When a company struggling with debt enters liquidation, there is always a knock-on effect for associated parties. If the failing company has outstanding debt at the point of liquidation, this may go unpaid, and in turn, have a detrimental effect on its creditors’ businesses. It is important, therefore, that you know where you stand as a creditor if your debtor faces liquidation.

How can I tell if my debtor’s company is failing?

As a supplier or creditor, it’s crucial to recognise when a partnering business is facing financial difficulty.

Signs that a debtor’s company may be failing:

Spotting the signs of a debtor business failing, enables you to take caution in supplying more goods, or lending more money, protecting you from potential further losses if the company should enter liquidation. These signs include:

·         Late/missed repayments or action on invoices

Due to the poor financial situation of their failing company, your debtor may struggle to make payments on outstanding invoices or debts. This can often lead to knock-on effect such as cash-flow problems within your own business.

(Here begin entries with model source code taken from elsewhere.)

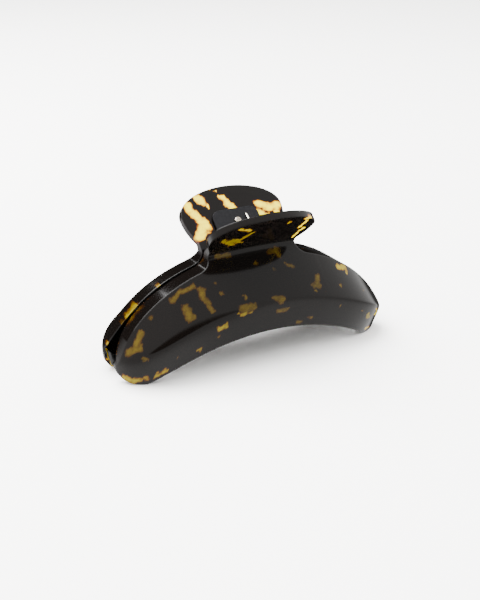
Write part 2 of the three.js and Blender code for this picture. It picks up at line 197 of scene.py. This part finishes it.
def inner_y(x, z):
    """Inner surface: the wall is mitred at the fold and closes onto a flat land at the rim."""
    m, k = face_slope(x), band_tuck(x)
    fn = np.array([1.0, m]) / math.hypot(1, m)
    bn = np.array([1.0, -k]) / math.hypot(1, k)
    mitre = (fn + bn) * WALL / (1 + fn @ bn)
    cy, cz = crease_y(x) - mitre[0], crease_z(x) - mitre[1]
    rim = WAIST_IN + RIM_OPEN * (abs(x) / HALF_LENGTH) ** RIM_FULLNESS
    top = max(ellipse_z(x), crease_z(x) + 0.5)
    face = cy + (rim - cy) * (z - cz) / (top - cz)
    y = max(min(face, cy + k * (z - cz)), min(rim, cy))
    if abs(x) < FILLET_X:
        y = max(y, WAIST_IN + TAN * (z - WAIST_HEIGHT))
    return min(y, outer_y(x, z) - 0.4)


def handle_width(h):
    """Half width of the finger plate at distance h up it."""
    if h <= NECK_STRAIGHT:
        return NECK_HALF_WIDTH
    if h >= HANDLE_WIDEST:
        return HANDLE_HALF_WIDTH
    t = (h - NECK_STRAIGHT) / (HANDLE_WIDEST - NECK_STRAIGHT)
    return ((1 - t) ** 2 * NECK_HALF_WIDTH + 2 * t * (1 - t) * HANDLE_HALF_WIDTH
            + t * t * HANDLE_HALF_WIDTH)


def ramp(n, bend=1.0):
    return [1 - (1 - i / n) ** bend for i in range(n + 1)]


def build_columns():
    """Stations along the jaw, and the first and last of those under the finger plate."""
    wing = [FOOT_OUT + END_RADIUS * math.sin(a) for a in np.linspace(math.pi / 2, 0, 20)]
    wing += list(np.linspace(FOOT_OUT, FILLET_X, 46)[1:])
    wing += [NECK_HALF_WIDTH + NECK_FILLET * (1 - t) ** 2 for t in np.linspace(0, 1, 16)[1:]]
    centre = list(NECK_HALF_WIDTH * np.sin(np.linspace(-1, 1, 57) * math.pi / 2))
    left = [-x for x in wing]
    xs = left + centre[1:-1] + wing[::-1]
    first = len(left) - 1
    return xs, first, first + len(centre) - 1


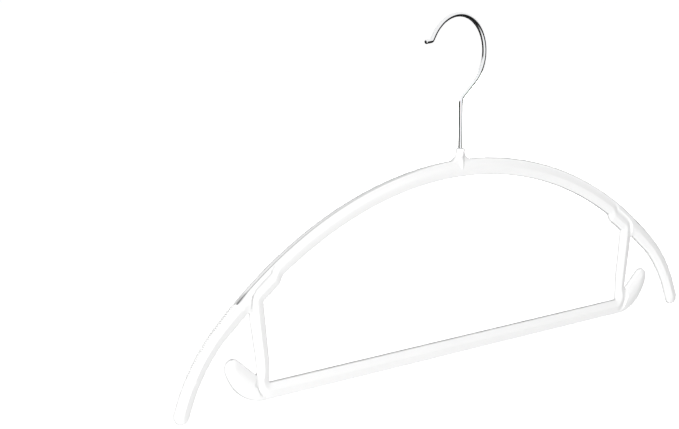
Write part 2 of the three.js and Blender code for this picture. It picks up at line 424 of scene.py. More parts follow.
# %% Grip rubber finish
def grip_rubber_finish():
    material, shader, drift = new_finish(
        "grip_rubber", object_place,
        dict(Light=(0.93, 0.93, 0.925, 1), Dark=(0.86, 0.862, 0.86, 1), Scale=180),
        dict(Polished=0.42, Rubbed=0.62, Scale=200),
        dict(Broad_Scale=900, Fine_Scale=5200, Fine_Share=0.5), 0.04 * MM, 0.4)
    nodes, links = material.node_tree.nodes, material.node_tree.links
    # Painted shade: the strip between the ribs is mixed towards grey by a value stored on its
    # points.
    shade_between_ribs = nodes.new("ShaderNodeAttribute")
    shade_between_ribs.attribute_name = "painted_rib_gap_shade"
    shade = nodes.new("ShaderNodeMix")
    shade.data_type = "RGBA"
    shade.inputs["B"].default_value = (0.62, 0.62, 0.615, 1)
    links.new(shade_between_ribs.outputs["Fac"], shade.inputs["Factor"])
    links.new(drift.outputs["Color"], shade.inputs["A"])
    links.new(shade.outputs["Result"], shader.inputs["Base Color"])
    return material


GRIP_RUBBER = grip_rubber_finish()
print("finish:", GRIP_RUBBER.name)

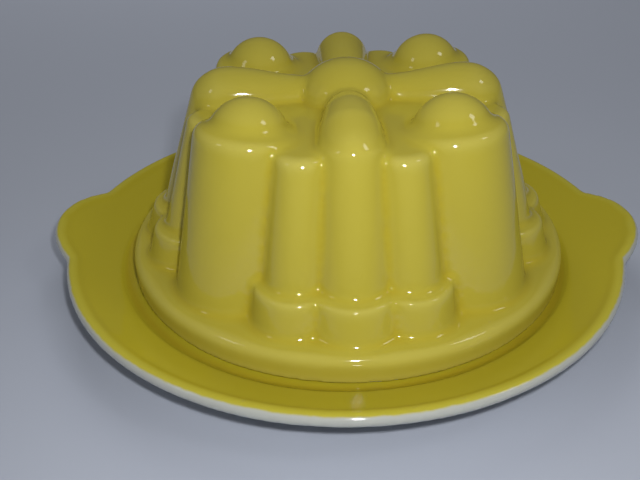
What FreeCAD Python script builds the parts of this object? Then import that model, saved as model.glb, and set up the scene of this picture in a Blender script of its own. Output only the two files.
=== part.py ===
import FreeCAD, Part
import math
import os

# A glazed earthenware pudding mould standing open side down in the well of its own lugged under-plate.
# Millimetres, +Z up. The origin is the middle of the plate's foot, on the table. The lugs lie along X.

# The mould, in heights above its own rim
WALL = 5.0                   # thickness of the clay all over
DRUM_RADIUS = 101.2          # the round band at the mould's mouth
TERRACE_HEIGHT = 12.0        # top of that band
DRUM_ROUND = 4.0             # rounding of the band's upper edge
DECK_HEIGHT = 76.1           # the flat top between the columns
DECK_ROUND = 3.5             # rounding of the slender columns' upper edge

# Columns lean in as they rise: each pair holds the value at the terrace and at the deck
CORNER_AXIS = (47.2, 40.0)   # along X and along Y
CORNER_RADIUS = (26.9, 21.5)
FLANK_ASIDE = (23.0, 18.8)   # from the middle of a side
FLANK_AXIS = (72.0, 55.2)    # from the middle of the mould
FLANK_RADIUS = (13.6, 11.1)
CENTRE_AXIS = (74.3, 55.2)
CENTRE_RADIUS = (15.9, 13.0)

# The three-lobed plinth at the foot of each side
PLINTH_WIDTH = 4.4           # how far it stands out past the columns
PLINTH_HEIGHT = 26.5
PLINTH_ROUND = 1.8

# The crown: domes on the corners, and ridges that run from each side to a knob in the middle
SHOULDER_HEIGHT = 79.0       # the rounded shoulder of a corner column, halfway round its tilted ring
SHOULDER_ROUND = 4.5
DOME_RADIUS = 16.6
DOME_HEIGHT = 90.5
DOME_HOLLOW = 5.0            # hollow curve between a dome and its column's shoulder
RIDGE_OUTER_HEIGHT = 88.0    # top of a ridge's round end, above a centre column
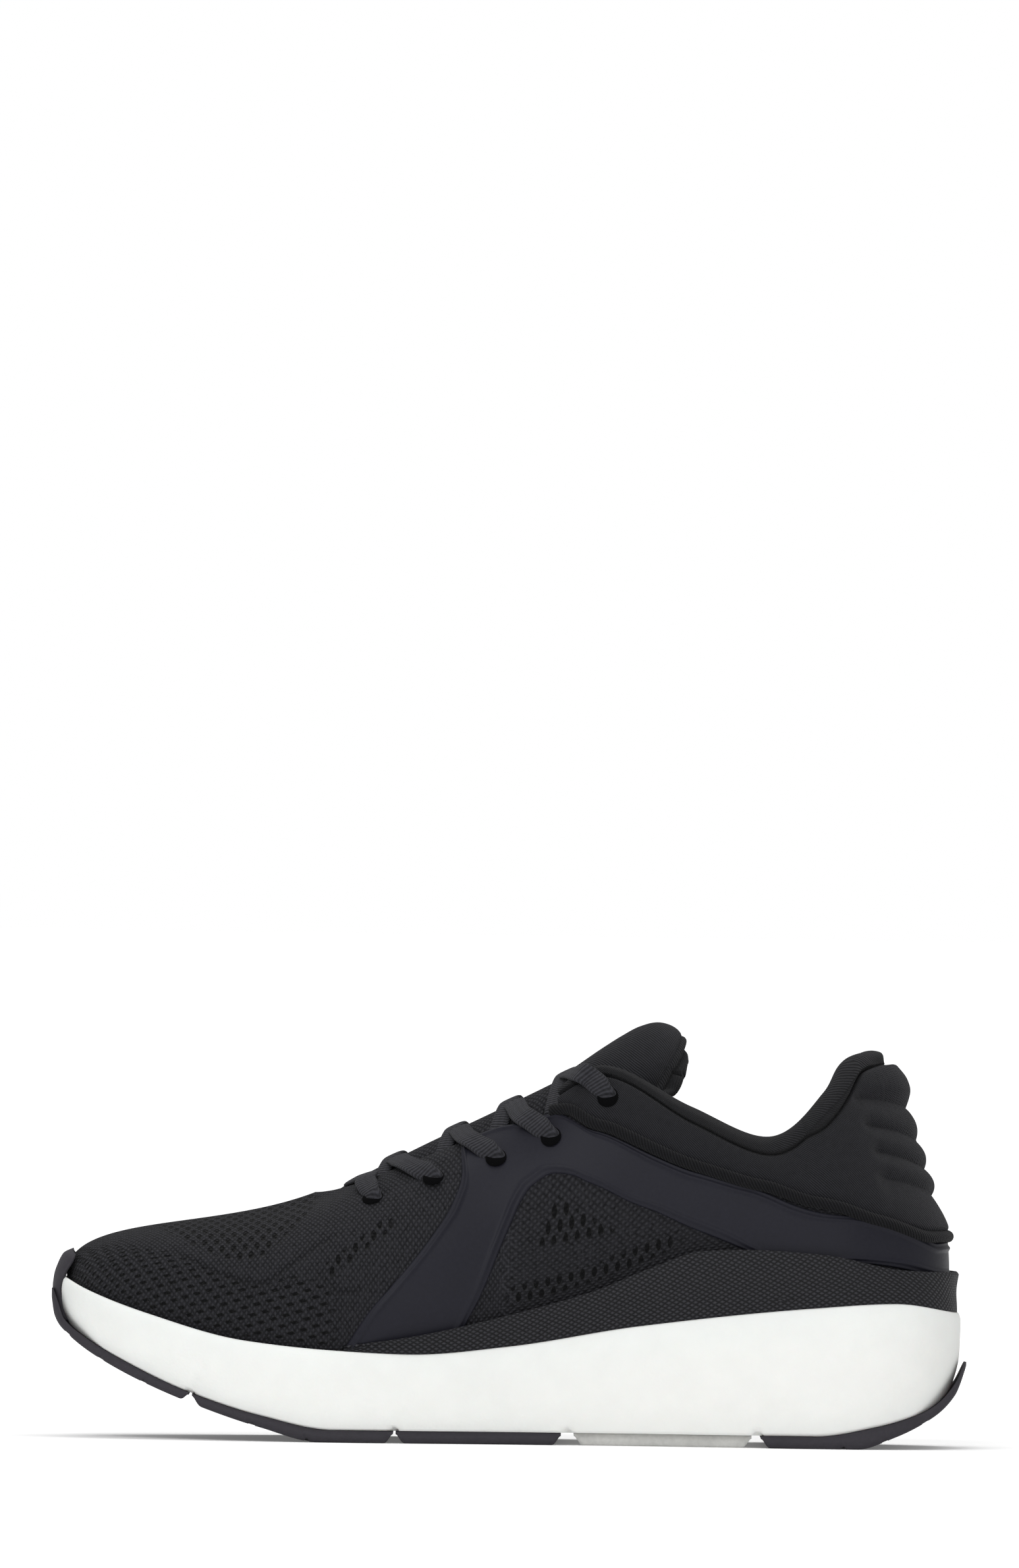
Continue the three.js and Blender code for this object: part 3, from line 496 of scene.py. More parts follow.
def knit_finish():
    """Engineered knit: small loops, rows of dropped stitches round the toe and openwork in the vamp."""
    finish = Finish("knit", srgb(33, 33, 36), 0.92, Sheen_Weight=0.03, Sheen_Roughness=0.5,
                    Specular_IOR_Level=0.1)
    along, up, _ = finish.axes()
    wale, course = finish.zone("wale"), finish.zone("course")
    fuzz = finish.noise(800, 3.0)
    drift = finish.noise(150, 2.0)
    chunk = finish.zone("chunky")
    wander = (drift - 0.5) * 1.2

    def lattice(slant, sway, period):
        """Two sets of slanting ridges that cross."""
        return (wale + course * slant + sway).wave(period) * (wale - course * slant + sway).wave(period)

    small, big = lattice(0.8, wander, 1.6), lattice(1.45, wander, 2.3)
    stitch = small * (1 - chunk) + big * chunk
    # rows of dropped stitches, which fan out from the toe
    from_toe = HALF_GIRTH - (along - HALF_GIRTH).math("ABSOLUTE")
    row = up - ((from_toe + 35) / 35).math("LOGARITHM", math.e) * 60
    slot = row.wave(3.1).step(0.55, 0.85) * (from_toe + row * 0.9).wave(3.6).step(0.35, 0.7)
    # staggered holes
    eye = lattice(0.53, wander * 0.4, 3.6).step(0.22, 0.44)
    # Holes, dropped stitches and the groove round the toe are sunk in the relief and also painted dark as
    # shade.
    pit_depth_and_shade = (slot * finish.zone("ribs")).math("MAXIMUM", eye * finish.zone("openwork"))
    pit_depth_and_shade = pit_depth_and_shade.math("MAXIMUM", finish.zone("furrow") * 0.5)
    height = stitch * (0.8 + 0.3 * chunk) + fuzz * 0.35 - pit_depth_and_shade * 1.6
    # Colour follows the loops: tops painted lighter as highlight, gaps and holes painted dark as shade, plus
    # random tone from the fuzz.
    tone_and_shade = (stitch * 1.25 + fuzz * 0.9 - 0.15) * (1 - pit_depth_and_shade * 0.95)
    finish.shade(tone_and_shade, 0.12, 2.0)
    finish.relief(height, 0.75)
    return finish.material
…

·         Failure to respond to demand letters/emails

A clear indication that a partnering business is failing, is if they fail to respond at your attempts to make contact. If their declining financial situation means they are unable to repay the money they owe, they may choose to avoid you all together rather than facing any confrontation.

Facing financial difficulty is a stressful time for any business-owner, and it is understandable that they may not cooperate with you in their usual manner.

Debtor Liquidation

What happens if my debtor faces liquidation?

In the event of a debtor facing liquidation, how significantly you will be affected depends entirely on how much you are owed, and the position of the debtor to repay their creditors. A liquidator will contact you to inform you of the impending liquidation, and will be your main point of contact throughout the process.

Will I get back what I am owed?

When an insolvency practitioner (IP) is appointed to liquidate a company, the company’s financial situation is evaluated to establish how much of the outstanding debt can be repaid after the liquidator’s fees. This involves the valuation of assets, and accumulation of any cash funds that the company may have. When this is complete, the IP will conclude how may ‘pence in the pound’ of its outstanding debt the company can afford to repay.

‘Pence in the pound’ is calculated so that each of a company’s creditors receives the same percentage of what they are owed, for example:

If it is established that a debtor can repay 30p in the pound (30%), a creditor who is owed £1000 at the point of liquidation will be repaid £300. Equally, a creditor owed £10,000 will be repaid £3000 (30%). This is to ensure that no special preference is given to any of the company’s creditors, and is the fairest way of distributing available funds.

What can I do if I think my debtor company is failing?

If some or all of the signs of business failure are present in a debtor company, it is vital that you act as soon as possible to prevent further losses. This means ensuring that no further credit is given to the company from this point. Another option is to start legal action, looking at either issuing CCJ’s to the debtor company or initiating a winding-up petition.

In summary

As a creditor, the failure of a debtor company can be an extremely stressful time for all parties involved. Uncertainty over the level of repayment you will receive, if any at all, can have a detrimental effect on your company, causing all kinds of cash flow problems.

Key signs that a debtor company may be failing include:

  • Late/missed payments on debts or invoices.
  • Failure to respond to your attempts to communicate.

When a liquidator is appointed to a failing business, they will establish how much of the debt the company can repay to its creditors as a percentage based on ‘pence in the pound.’ This means that all creditors will receive the same percentage back of what they are owed.